Ask most marketing experts and they’ll tell you we are currently living through “the age of data” and given the facts and figures, it’s tough to argue. The global big data and business analytics market was valued at 169 billion US dollars in 2018 and is expected to grow to 274 billion US dollars in 2022. That’s almost enough to pay for the Liz Truss energy cap scheme.
But with so much data to deal with, analyse, dissect, and make use of, are we starting to see too much of the trees and not enough of the wood?
Recession, resilience and marketing data
According to new research from integrated marketing data platform Adverity, a third of CMOs (33%) are more focused on the impact of rising number of channels and platforms than increasingly complicated consumer behaviour (17%).
Findings also suggest that related growth in data volumes may be a significant cause behind this imbalance of priorities. Simply put, they are focusing more on the raw data than its impact on consumers.
The report surveyed 300 CMOs across the US, UK, and DACH region from small to midsize businesses. The results indicate that data handling issues could be significantly hindering efficiency. Because, while 85% of CMOs agree the capacity to make data-driven decisions is a critical competitive advantage, many are struggling to ensure effective data management.
Almost seven in ten (67%) feel the volume of marketing data available has become overwhelming, with 99% using 10 or more data sources and 52% using 14 or more.

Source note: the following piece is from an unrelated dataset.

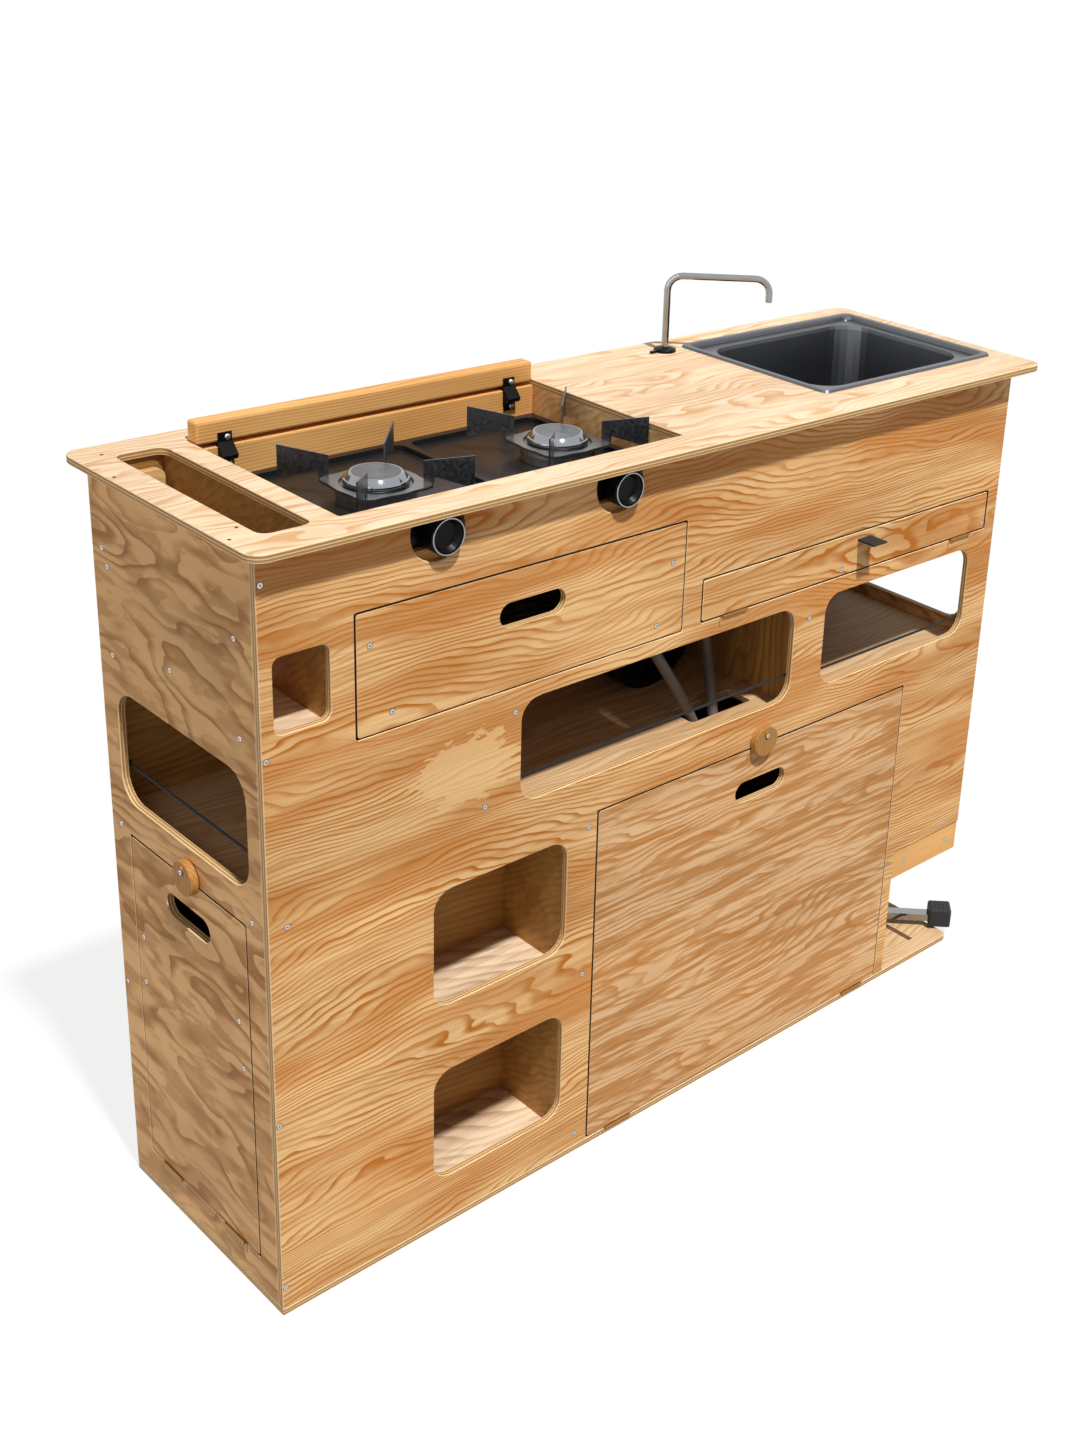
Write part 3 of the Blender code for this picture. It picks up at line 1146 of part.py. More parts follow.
def elastic_cords():
    depth = BEHIND_FRONT + KNOT_RADIUS
    z = WINDOW_BOTTOM + CORD_RISE
    reach = CORD_REACH
    right = PARTITION_X - WINDOW_POST_LEFT + reach
    elastic_cord("elastic_long_window", (LONG_WINDOW_LEFT - reach, depth, z), (right, depth, z))
    z = z - reach
    right = BODY_LENGTH - RIGHT_WINDOW_MARGIN + reach
    elastic_cord("elastic_right_window", (PARTITION_X + WINDOW_POST_RIGHT - reach, depth, z), (right, depth, z))
    z = END_WINDOW_BOTTOM + END_CORD_RISE
    rear = END_WINDOW_REAR + reach
    elastic_cord("elastic_end_window", (depth, END_WINDOW_FRONT - reach, z), (depth, rear, z))


def foot_pump():
    profile = [(0, 0), (PUMP_RADIUS, 0), (PUMP_RADIUS, PUMP_HEIGHT - PUMP_DOME)]
    profile += [(PUMP_RADIUS * 0.85, PUMP_HEIGHT - PUMP_DOME / 3), (PUMP_RADIUS * 0.5, PUMP_HEIGHT)]
    profile += [(0, PUMP_HEIGHT)]
    foot = BASE_TOP + FIT
    body = turned("pump_body", profile, black_plastic(), (PUMP_X, PUMP_Y, foot))
    turn = Matrix.Translation((PUMP_X, PUMP_Y, 0)) @ Matrix.Rotation(PUMP_ANGLE, 4, "Z")
    for i, step in enumerate((-1, 1)):
        near = step * PUMP_EAR_GAP / 2
        far = near + step * PUMP_EAR_THICK
        outline = [(0, foot + SHEET), (PUMP_EAR_REACH, foot + SHEET), (PUMP_EAR_REACH, LEVER_PIVOT_HEIGHT)]
        outline += [(PUMP_EAR_REACH - PUMP_DOME / 2, PUMP_HEIGHT - SHEET), (0, PUMP_HEIGHT - SHEET)]
        bm = board_mesh("xz", outline, [], min(near, far), max(near, far))
        bmesh.ops.transform(bm, matrix=turn, verts=bm.verts[:])
        union_piece(body, "pump_ear_%d" % i, bm)
    pivot = (LEVER_START, LEVER_PIVOT_HEIGHT)
    across = PUMP_EAR_GAP / 2 + PUMP_EAR_THICK / 2
    pin = union_piece(body, "pump_pin", board_mesh("xz", circle(*pivot, PUMP_PIN_RADIUS, 12), [], -across, across))
    pin.matrix_basis = turn
    origin = (LEVER_X, LEVER_Y, LEVER_PIVOT_HEIGHT)
    half = LEVER_WIDTH / 2
    inner = half - LEVER_SHEET
    z0 = LEVER_PIVOT_HEIGHT - LEVER_HEIGHT / 2
    z1 = LEVER_PIVOT_HEIGHT + LEVER_HEIGHT / 2
    end = PAD_REACH - PAD_LENGTH / 2
    outline = [(-half, z0), (-inner, z0), (-inner, z1 - LEVER_SHEET), (inner, z1 - LEVER_SHEET), (inner, z0)]
    outline += [(half, z0), (half, z1), (-half, z1)]
    bm = board_mesh("yz", outline, [], LEVER_START - LEVER_HEIGHT / 2, end)
    bmesh.ops.transform(bm, matrix=turn, verts=bm.verts[:])
    lever = finish("pump_lever", bm, chrome(), origin)
    hole = circle(*pivot, PUMP_PIN_RADIUS + FIT, 12)
    cutter = cut(lever, "lever_pin_hole", "xz", hole, -across, across)
    cutter.matrix_basis = turn
    bm = board_mesh("xy", rectangle(end + FIT, -PAD_WIDTH / 2, end + PAD_LENGTH, PAD_WIDTH / 2), [], PAD_FOOT,
                    PAD_FOOT + PAD_HEIGHT)
    bmesh.ops.transform(bm, matrix=turn, verts=bm.verts[:])
    arris(finish("pump_pad", bm, rubber(), origin), PAD_ROUND, 2)


def vent_drum():
    """Round vent on the shelf, facing forward, with fins from hub to rim."""
    z = SHELF_TOP + FIT + VENT_RADIUS
    centre = (VENT_X_FROM_LEFT, VENT_FRONT, z)
    inner = VENT_RADIUS - VENT_RIM
    back = -VENT_DEPTH
    profile = [(0, back), (VENT_RADIUS, back), (VENT_RADIUS, -SHEET), (VENT_RADIUS - SHEET, 0), (inner, 0)]
    profile += [(inner, -VENT_RECESS), (VENT_HUB, -VENT_RECESS), (VENT_HUB, -SHEET), (0, -SHEET)]
    body = turned("vent_drum", profile, black_plastic(), centre, (0, -1, 0))
    for i in range(VENT_FINS):
        half = VENT_FIN_THICK / 2
        outline = rectangle(VENT_HUB - SHEET, -half, inner + SHEET, half)
        bm = board_mesh("xz", outline, [], SHEET, VENT_RECESS + SHEET)
        turn = Matrix.Translation(Vector(centre)) @ Matrix.Rotation(2 * math.pi * i / VENT_FINS, 4, "Y")
        bmesh.ops.transform(bm, matrix=turn, verts=bm.verts[:])
        union_piece(body, "vent_fin_%d" % i, bm)


def hoses():
    """Gas and waste hoses through the shelf hole, and the pump's clear hose."""
    low = [(HOSE_HOLE_LEFT, INNER_BACK, SHELF_TOP * share) for share in LOW_BEND_SHARES]
    hole = (HOSE_HOLE_LEFT, HOSE_HOLE_FRONT, SHELF_TOP)
    flap_foot = (GAS_HOSE_START[0], GAS_HOSE_START[1], FLAP_BOTTOM)
    anchors = [GAS_HOSE_START, flap_foot, hole, hole, hole] + low
    bends = offset_points(anchors, GAS_OFFSETS)
    foot = (*bends[-1][:2], PANEL_FOOT)
    route = smooth_route([GAS_HOSE_START, *bends, foot], HOSE_TURNS)
    tube("gas_hose", route, HOSE_RADIUS, hose_rubber())
    start = (SINK_X, SINK_Y, BOWL_FLOOR - SHEET - WASTE_TAIL - FIT)
    below = (SINK_X, SINK_Y, start[2] - 2 * HOSE_RADIUS)
    crest = (PARTITION_X, HOSE_HOLE_FRONT, FLAP_BOTTOM)
    slack = (PARTITION_X, HOSE_HOLE_FRONT, SHELF_TOP)
    bends = offset_points([crest, crest, crest, slack, hole, hole] + low, WASTE_OFFSETS)
    foot = (*bends[-1][:2], PANEL_FOOT)
    route = smooth_route([start, below, *bends, foot], HOSE_TURNS)
    tube("waste_hose", route, HOSE_RADIUS, hose_rubber())
    end = (TAP_X, TAP_Y, TOP_HEIGHT - TAP_STEM_LENGTH - FIT)
    above = (PUMP_X, PUMP_Y, FOOT_RAIL_BOTTOM + 2 * FOOT_RAIL_HEIGHT)
    before = (TAP_X, TAP_Y, end[2] - 3 * WATER_HOSE_RADIUS)
    rise = [(PUMP_X, INNER_BACK, SHELF_TOP * share) for share in WATER_BEND_SHARES]
    side = (BODY_LENGTH, INNER_BACK, SHELF_TOP)
    high = (BODY_LENGTH, INNER_BACK, FLAP_BOTTOM)
    bends = offset_points(rise + [side, side, high, high, high], WATER_OFFSETS)
    route = smooth_route([WATER_HOSE_START, above, *bends, before, end], HOSE_TURNS)
    tube("water_hose", route, WATER_HOSE_RADIUS, clear_vinyl())


BRACKETS = (RECESS_LEFT + BRACKET_LEFT, RECESS_RIGHT - BRACKET_RIGHT)
RAIL_AXIS = (REAR_WALL_FRONT - KNUCKLE_RADIUS - FIT + BRACKET_THICK, TOP_HEIGHT - RAIL_DROP - BRACKET_DROP)
GAS_HOSE_START = (RECESS_RIGHT - GAS_HEAD_INSET, INNER_BACK - GAS_HEAD_FROM_BACK, HOB_FOOT - FIT)
WATER_HOSE_SHELF = (BODY_LENGTH - WATER_HOLE_FROM_RIGHT, INNER_BACK - WATER_HOLE_FROM_BACK)
WATER_HOSE_START = (PUMP_X, PUMP_Y, BASE_TOP + PUMP_HEIGHT + 2 * FIT)

clear_scene()
POD = bpy.data.objects.new("pod", None)
POD.location = -CENTRE
bpy.context.scene.collection.objects.link(POD)

base_plate()
front_panel()
end_panels()
back_panel()
foot_space()
partitions()
mid_shelf()
cubby_block()
worktop()
pocket()
hob_recess()
hinged_rail()
hob()
for burner_side, burner_x in BURNERS:
    burner(burner_side, burner_x)
    pan_support(burner_side, burner_x)
for knob_side, knob_place in KNOBS:
    knob(knob_side, knob_place)
sink()
tap()
drawer()
hinges()
flap()
doors()
elastic_cords()
foot_pump()
vent_drum()
hoses()
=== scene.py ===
"""Looks, small fittings, cords, hoses, stage and camera of a campervan kitchen pod in fir plywood."""

from collections import namedtuple
from math import cos, pi, radians, sin

import bmesh
import bpy
from mathutils import Matrix, Vector


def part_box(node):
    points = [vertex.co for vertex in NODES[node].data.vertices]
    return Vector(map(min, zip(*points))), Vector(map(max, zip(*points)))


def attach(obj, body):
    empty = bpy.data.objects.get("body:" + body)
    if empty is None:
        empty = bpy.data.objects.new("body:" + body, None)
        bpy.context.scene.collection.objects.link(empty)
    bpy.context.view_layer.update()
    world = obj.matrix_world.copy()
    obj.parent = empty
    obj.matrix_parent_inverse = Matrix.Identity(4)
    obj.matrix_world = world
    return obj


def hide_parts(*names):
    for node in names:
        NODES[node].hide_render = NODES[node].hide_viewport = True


bl_info = {
    "name": "Kitchen Pod Looks",
    "version": (1, 0, 0),
    "blender": (4, 5, 0),
    "location": "3D View > Sidebar > Kitchen Pod",
    "description": "Plywood, metals, screws, cords, hoses and a studio stage for a campervan kitchen pod",
    "category": "Object",
}

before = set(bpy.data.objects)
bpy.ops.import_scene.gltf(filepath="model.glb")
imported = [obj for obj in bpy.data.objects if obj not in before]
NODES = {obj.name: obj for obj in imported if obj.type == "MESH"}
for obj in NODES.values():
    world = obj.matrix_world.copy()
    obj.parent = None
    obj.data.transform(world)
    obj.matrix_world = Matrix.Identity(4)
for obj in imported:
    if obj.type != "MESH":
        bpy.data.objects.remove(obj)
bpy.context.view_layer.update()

# Places below are measured from the foot of the pod's front left edge.
ORIGIN = Vector((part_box("front_panel")[0][0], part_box("front_panel")[0][1], 0.0))
PLY_LAYER = 0.0018
SHARP_ANGLE = radians(32)
# Settings that many shader nodes share: an eased ramp, and a mix of two colours.
SMOOTH = {"interpolation_type": "SMOOTHSTEP"}
TINTS = {"data_type": "RGBA"}

# Screw heads seen in the photo. Each group gives the body they ride on, the node whose face they are
# in, the axis square to that face, and their places along the other two axes.
SCREWS = {
    "screws_front": ("pod_body", "front_panel", 1, (
        (0.0053, 0.8612), (0.3086, 0.6393), (0.2686, 0.5374), (0.42, 0.4585), (0.4175, 0.2583),
        (0.4136, 0.0274), (0.0216, 0.4877), (0.0037, 0.2522), (0.0042, 0.037), (0.0046, 0.6785),
        (0.7766, 0.6273), (1.1097, 0.2159),
    )),
    "screws_flap": ("flap_leaf", "front_panel", 1, ((1.117, 0.6811), (0.83, 0.6797))),
    "screws_drawer": ("drawer", "front_panel", 1, (
        (0.124, 0.7682), (0.1498, 0.6886), (0.5336, 0.759), (0.5118, 0.687),
    )),
    "screw_door_button": ("door_turn_button", "door_button", 1, ((0.7032, 0.4906),)),
    "screws_foot_rail": ("pod_body", "foot_rail", 1, ((1.0267, 0.1842), (1.121, 0.1842))),
    "screws_end": ("pod_body", "left_end_panel", 0, (
        (0.2978, 0.8062), (0.2884, 0.7881), (0.0421, 0.7944), (0.2902, 0.6872), (0.1691, 0.7142),
        (0.0386, 0.6896), (0.2984, 0.4811), (0.0307, 0.4859), (0.3101, 0.2698),
    )),
    "screws_end_door": ("end_door_leaf", "left_end_panel", 0, (
        (0.0655, 0.3487), (0.06, 0.2923), (0.2638, 0.3521), (0.2657, 0.2923),
    )),
    "screw_end_button": ("end_turn_button", "end_button", 0, ((0.1512, 0.4922),)),
    "screws_worktop": ("pod_body", "worktop", 2, (
        (-0.0078, 0.2433), (0.0148, 0.0534), (-0.0068, 0.0295), (0.0148, 0.313),
    )),
}

# Plates let into a panel below each leaf's hinges: the panel, the axis square to it, how far they
# reach down, and places as in SCREWS, at the leaf's lower edge.
HINGE_PLATES = {
    "hinge_plates_flap": ("front_panel", 1, 0.013, ((0.6388, 0.6717), (1.0691, 0.6717))),
    "hinge_plates_door": ("front_panel", 1, 0.008, ((0.4843, 0.0095), (0.9321, 0.0095))),
    "hinge_plates_end": ("left_end_panel", 0, 0.012, ((0.0939, 0.0523), (0.2285, 0.0523))),
}

KNOBS = (("knob_left", "left_knob"), ("knob_right", "right_knob"))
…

These findings suggest many businesses are at risk of missteps as the global economy declines, with unwieldy data preventing smart pivots, and distracting CMOs from the need to align experiences with shifting consumer needs.
Bringing disordered information into order
Although 29% of CMOs are planning to enhance internal capabilities by increasing their data operations budget through 2022, this push towards increased spending doesn’t translate across the board. Nearly as many (27%) say their budget has decreased and the majority (44%) are working with the same spending pot as last year.
Meanwhile, lack of knowledge within the business (27%), is the most common blocker to investing in data tech. This is closely followed by the perception that adopting new tech will be too complicated (23%), while only 8% indicate the main barrier to investing in tech is securing budget.
The truth is that marketers have become bogged down by data challenges and in doing so have lost sight of their core purpose: meeting the needs of the consumer.
How they got here isn’t hard to understand. As channels and platforms have expanded, so has the quantity of incoming data about audience interactions and marketing performance. Failing to implement efficient systems for managing this data, however, means they are now wary of smart tools and battling to bring disordered information into order.
Quality over quantity
Fixing this problem is far from impossible, but marketers need to move quickly as the global market condition worsens. Combined with an existing cost of living crisis, looming recession spells a gloomy financial outlook for consumers, making it increasingly critical for marketers to offer greater value, as well as demonstrating responsibility and sensitivity.
Only with a unified supply of accurate insights can they pinpoint the best path to driving relevant, meaningful, and empathetic conversations, which fuel long-term bonds and trust. In other words, it’s going to have to be quality over quantity if we want to stand a chance of surviving the great data deluge of 2022.